>> start Stored data
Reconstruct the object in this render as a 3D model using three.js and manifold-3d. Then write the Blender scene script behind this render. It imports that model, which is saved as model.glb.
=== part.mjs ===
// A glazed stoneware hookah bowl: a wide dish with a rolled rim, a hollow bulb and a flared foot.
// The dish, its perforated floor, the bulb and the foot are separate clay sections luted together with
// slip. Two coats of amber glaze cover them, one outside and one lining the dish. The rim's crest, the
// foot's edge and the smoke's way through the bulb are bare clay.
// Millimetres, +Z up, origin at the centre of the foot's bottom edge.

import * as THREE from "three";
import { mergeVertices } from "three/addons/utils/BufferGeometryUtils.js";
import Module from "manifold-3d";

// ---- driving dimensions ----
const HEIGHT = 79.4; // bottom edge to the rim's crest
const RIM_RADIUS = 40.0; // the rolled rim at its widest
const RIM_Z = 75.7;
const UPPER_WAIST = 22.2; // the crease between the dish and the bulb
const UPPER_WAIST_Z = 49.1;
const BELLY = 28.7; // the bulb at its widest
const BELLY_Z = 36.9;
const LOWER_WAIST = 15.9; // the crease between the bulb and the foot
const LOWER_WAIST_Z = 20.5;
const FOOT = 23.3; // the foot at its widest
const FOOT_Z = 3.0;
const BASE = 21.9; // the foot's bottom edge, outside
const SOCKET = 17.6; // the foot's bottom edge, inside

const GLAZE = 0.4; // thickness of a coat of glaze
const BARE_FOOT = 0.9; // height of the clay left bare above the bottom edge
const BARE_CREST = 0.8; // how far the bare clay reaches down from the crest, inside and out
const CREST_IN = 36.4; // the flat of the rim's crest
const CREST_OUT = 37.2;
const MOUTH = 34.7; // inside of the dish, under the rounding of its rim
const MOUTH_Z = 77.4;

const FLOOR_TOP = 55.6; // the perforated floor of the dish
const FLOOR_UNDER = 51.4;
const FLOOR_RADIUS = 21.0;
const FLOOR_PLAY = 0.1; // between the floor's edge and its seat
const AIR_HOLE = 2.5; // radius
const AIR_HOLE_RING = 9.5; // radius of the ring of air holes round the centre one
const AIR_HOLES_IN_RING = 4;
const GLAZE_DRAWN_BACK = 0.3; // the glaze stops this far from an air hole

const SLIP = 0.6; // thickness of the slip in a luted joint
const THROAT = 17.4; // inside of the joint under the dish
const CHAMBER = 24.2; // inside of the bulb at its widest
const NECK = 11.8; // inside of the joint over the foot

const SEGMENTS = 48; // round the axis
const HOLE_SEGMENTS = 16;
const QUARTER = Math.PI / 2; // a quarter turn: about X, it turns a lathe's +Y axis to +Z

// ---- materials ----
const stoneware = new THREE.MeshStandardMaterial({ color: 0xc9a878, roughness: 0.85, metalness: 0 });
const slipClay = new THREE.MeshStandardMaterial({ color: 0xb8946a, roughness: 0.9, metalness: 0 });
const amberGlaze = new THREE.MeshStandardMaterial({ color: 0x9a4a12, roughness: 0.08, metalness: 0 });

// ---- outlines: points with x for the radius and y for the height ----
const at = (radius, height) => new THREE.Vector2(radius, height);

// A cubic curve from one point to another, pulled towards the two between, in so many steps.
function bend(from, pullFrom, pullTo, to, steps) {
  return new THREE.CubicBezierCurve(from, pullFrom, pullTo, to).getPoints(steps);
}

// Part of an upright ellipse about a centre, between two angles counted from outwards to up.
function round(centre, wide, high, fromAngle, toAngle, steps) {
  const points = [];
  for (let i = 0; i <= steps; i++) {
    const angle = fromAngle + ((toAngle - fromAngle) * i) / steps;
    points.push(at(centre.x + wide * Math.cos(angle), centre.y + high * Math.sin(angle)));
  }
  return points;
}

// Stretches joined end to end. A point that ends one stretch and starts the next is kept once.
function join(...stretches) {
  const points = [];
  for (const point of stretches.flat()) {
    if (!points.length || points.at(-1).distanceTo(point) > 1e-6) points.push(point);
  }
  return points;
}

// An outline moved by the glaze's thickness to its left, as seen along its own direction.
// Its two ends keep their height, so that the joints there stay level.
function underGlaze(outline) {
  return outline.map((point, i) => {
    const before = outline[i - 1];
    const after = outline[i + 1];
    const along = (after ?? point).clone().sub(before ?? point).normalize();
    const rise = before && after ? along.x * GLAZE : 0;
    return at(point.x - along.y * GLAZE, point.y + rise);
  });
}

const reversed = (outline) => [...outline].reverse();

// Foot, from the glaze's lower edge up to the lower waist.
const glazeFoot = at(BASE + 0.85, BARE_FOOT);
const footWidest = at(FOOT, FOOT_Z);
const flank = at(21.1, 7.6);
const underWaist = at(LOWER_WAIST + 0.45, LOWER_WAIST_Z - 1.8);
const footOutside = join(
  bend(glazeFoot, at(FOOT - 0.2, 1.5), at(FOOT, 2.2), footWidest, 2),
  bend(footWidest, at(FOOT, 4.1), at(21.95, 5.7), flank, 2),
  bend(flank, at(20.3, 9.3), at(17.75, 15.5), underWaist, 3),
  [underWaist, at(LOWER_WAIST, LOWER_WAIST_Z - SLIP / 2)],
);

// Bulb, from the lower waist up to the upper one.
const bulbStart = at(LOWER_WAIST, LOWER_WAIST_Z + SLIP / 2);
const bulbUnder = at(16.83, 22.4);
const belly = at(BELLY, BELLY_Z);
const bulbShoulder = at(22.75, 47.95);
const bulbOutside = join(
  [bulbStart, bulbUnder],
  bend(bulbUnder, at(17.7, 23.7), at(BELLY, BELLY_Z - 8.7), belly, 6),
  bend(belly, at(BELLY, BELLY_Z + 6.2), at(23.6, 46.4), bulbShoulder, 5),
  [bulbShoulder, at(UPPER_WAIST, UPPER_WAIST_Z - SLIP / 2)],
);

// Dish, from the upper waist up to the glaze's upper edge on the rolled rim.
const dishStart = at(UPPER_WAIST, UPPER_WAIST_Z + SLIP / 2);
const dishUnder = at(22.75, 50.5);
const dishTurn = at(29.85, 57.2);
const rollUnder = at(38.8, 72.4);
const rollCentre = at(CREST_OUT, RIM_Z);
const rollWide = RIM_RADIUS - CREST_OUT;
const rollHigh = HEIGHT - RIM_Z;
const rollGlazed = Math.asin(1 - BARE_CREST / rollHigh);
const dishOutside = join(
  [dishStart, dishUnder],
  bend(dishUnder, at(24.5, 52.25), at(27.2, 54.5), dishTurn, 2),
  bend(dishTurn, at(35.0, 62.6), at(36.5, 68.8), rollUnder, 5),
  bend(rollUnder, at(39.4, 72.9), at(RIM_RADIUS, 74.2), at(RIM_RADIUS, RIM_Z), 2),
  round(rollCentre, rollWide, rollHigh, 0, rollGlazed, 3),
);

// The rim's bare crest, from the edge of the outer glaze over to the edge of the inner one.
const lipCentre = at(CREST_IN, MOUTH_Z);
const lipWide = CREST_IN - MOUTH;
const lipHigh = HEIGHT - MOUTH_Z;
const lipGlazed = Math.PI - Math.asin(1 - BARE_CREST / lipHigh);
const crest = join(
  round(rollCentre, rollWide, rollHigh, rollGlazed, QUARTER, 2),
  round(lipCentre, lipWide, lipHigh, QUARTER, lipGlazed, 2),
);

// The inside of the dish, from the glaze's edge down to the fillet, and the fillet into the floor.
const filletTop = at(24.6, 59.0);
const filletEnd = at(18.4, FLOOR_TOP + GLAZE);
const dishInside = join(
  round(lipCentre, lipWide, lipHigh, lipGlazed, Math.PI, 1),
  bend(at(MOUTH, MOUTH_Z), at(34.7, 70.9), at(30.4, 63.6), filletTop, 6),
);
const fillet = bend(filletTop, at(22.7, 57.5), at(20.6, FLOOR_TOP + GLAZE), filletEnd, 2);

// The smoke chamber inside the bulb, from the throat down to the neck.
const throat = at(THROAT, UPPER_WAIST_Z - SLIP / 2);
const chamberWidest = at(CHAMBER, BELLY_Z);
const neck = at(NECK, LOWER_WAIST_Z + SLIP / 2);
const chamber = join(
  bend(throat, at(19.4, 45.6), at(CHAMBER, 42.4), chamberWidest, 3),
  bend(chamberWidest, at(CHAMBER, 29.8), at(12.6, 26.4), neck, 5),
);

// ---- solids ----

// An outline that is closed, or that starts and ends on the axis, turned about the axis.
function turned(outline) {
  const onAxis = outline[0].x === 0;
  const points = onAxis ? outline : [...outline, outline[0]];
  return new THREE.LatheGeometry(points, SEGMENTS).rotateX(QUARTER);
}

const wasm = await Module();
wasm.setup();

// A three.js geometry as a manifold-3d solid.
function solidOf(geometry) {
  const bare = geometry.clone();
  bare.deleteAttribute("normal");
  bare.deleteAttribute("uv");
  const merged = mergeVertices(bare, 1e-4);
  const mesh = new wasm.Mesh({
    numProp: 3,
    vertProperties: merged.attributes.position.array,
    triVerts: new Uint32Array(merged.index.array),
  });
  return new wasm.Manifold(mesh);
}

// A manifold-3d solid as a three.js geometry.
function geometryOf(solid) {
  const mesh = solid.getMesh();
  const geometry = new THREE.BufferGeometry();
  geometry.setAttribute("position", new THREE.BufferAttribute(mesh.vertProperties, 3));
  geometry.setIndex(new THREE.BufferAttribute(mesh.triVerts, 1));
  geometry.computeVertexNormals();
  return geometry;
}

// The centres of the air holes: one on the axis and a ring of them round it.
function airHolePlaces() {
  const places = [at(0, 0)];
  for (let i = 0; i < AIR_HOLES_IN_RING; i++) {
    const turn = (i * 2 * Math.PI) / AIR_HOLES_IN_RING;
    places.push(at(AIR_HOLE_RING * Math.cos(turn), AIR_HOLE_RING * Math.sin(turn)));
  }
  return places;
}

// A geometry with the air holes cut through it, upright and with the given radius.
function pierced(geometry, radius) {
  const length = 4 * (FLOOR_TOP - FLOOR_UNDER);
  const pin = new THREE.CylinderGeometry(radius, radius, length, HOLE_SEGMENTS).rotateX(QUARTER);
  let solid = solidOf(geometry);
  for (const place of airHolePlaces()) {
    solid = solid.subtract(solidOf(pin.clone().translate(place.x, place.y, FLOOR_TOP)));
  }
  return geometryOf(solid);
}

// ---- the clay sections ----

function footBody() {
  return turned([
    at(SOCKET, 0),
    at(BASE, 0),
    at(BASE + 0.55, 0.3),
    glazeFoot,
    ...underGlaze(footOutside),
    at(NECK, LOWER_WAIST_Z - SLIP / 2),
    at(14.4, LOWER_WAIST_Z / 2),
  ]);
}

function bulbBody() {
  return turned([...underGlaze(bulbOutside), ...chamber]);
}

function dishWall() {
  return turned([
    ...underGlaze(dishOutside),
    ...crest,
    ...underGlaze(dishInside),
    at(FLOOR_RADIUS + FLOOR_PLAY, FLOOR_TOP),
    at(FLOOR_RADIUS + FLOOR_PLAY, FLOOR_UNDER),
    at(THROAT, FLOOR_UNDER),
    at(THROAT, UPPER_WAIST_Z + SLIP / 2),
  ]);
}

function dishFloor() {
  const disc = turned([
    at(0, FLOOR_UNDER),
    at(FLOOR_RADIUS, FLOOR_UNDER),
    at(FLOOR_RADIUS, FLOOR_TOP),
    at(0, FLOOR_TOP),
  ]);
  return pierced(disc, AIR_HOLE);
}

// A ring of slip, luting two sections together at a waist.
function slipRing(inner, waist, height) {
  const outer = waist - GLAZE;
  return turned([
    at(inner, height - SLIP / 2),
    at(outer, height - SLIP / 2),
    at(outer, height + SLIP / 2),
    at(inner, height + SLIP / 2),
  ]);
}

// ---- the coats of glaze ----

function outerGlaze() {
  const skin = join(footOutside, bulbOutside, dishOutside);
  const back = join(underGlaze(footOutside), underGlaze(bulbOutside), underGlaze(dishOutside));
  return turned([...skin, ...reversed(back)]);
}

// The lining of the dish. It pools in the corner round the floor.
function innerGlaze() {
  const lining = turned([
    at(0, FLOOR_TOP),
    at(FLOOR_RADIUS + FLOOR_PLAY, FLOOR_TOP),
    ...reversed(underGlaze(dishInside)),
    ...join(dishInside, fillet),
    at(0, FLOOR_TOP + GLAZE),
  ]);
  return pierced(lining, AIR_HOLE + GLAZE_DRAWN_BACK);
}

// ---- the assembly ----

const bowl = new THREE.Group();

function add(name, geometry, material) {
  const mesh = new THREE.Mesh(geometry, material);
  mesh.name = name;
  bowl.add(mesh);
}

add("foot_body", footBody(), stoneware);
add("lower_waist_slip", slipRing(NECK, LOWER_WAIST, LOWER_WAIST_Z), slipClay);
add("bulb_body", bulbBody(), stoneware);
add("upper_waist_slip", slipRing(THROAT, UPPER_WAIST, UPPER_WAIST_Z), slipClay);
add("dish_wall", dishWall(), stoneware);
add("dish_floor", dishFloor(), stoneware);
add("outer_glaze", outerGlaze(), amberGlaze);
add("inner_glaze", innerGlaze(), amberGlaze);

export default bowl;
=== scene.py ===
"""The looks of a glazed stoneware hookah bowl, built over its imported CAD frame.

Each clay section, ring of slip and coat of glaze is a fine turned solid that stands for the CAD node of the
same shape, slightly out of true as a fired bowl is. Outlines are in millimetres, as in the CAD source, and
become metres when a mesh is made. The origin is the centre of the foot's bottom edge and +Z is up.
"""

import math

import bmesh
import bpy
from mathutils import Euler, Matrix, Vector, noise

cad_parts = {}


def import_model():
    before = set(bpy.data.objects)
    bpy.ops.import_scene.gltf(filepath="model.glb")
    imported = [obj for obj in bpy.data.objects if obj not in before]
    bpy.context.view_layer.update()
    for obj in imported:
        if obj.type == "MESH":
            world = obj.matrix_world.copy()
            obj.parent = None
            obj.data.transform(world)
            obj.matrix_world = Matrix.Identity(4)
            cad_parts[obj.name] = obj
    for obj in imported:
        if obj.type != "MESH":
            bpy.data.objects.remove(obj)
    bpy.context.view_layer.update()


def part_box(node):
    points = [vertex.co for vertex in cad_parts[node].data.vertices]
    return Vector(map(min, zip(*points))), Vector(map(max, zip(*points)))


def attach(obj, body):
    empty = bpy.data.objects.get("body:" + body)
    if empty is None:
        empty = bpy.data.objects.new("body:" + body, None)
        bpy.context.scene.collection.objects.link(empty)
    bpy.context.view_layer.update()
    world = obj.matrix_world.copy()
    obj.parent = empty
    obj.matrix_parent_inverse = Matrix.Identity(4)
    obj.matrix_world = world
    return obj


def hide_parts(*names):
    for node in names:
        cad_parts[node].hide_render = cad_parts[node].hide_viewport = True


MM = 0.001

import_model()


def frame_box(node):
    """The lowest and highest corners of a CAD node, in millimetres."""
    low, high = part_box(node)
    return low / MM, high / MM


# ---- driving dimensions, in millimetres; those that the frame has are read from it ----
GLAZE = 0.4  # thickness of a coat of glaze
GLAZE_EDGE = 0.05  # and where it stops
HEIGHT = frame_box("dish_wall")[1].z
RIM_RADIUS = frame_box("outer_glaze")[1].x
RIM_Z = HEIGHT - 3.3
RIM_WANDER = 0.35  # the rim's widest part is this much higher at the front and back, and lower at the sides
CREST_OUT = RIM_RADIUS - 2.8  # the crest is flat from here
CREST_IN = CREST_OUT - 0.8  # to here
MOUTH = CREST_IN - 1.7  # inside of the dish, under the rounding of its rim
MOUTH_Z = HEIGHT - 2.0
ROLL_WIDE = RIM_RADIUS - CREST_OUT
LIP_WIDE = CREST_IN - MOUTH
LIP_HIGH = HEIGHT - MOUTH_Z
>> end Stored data
Quote word for word every line from the one that has "const bowl = new THREE.Group();" through the one that has "before = set(bpy.data.objects)".

Full answer.
const bowl = new THREE.Group();

function add(name, geometry, material) {
  const mesh = new THREE.Mesh(geometry, material);
  mesh.name = name;
  bowl.add(mesh);
}

add("foot_body", footBody(), stoneware);
add("lower_waist_slip", slipRing(NECK, LOWER_WAIST, LOWER_WAIST_Z), slipClay);
add("bulb_body", bulbBody(), stoneware);
add("upper_waist_slip", slipRing(THROAT, UPPER_WAIST, UPPER_WAIST_Z), slipClay);
add("dish_wall", dishWall(), stoneware);
add("dish_floor", dishFloor(), stoneware);
add("outer_glaze", outerGlaze(), amberGlaze);
add("inner_glaze", innerGlaze(), amberGlaze);

export default bowl;
=== scene.py ===
"""The looks of a glazed stoneware hookah bowl, built over its imported CAD frame.

Each clay section, ring of slip and coat of glaze is a fine turned solid that stands for the CAD node of the
same shape, slightly out of true as a fired bowl is. Outlines are in millimetres, as in the CAD source, and
become metres when a mesh is made. The origin is the centre of the foot's bottom edge and +Z is up.
"""

import math

import bmesh
import bpy
from mathutils import Euler, Matrix, Vector, noise

cad_parts = {}


def import_model():
    before = set(bpy.data.objects)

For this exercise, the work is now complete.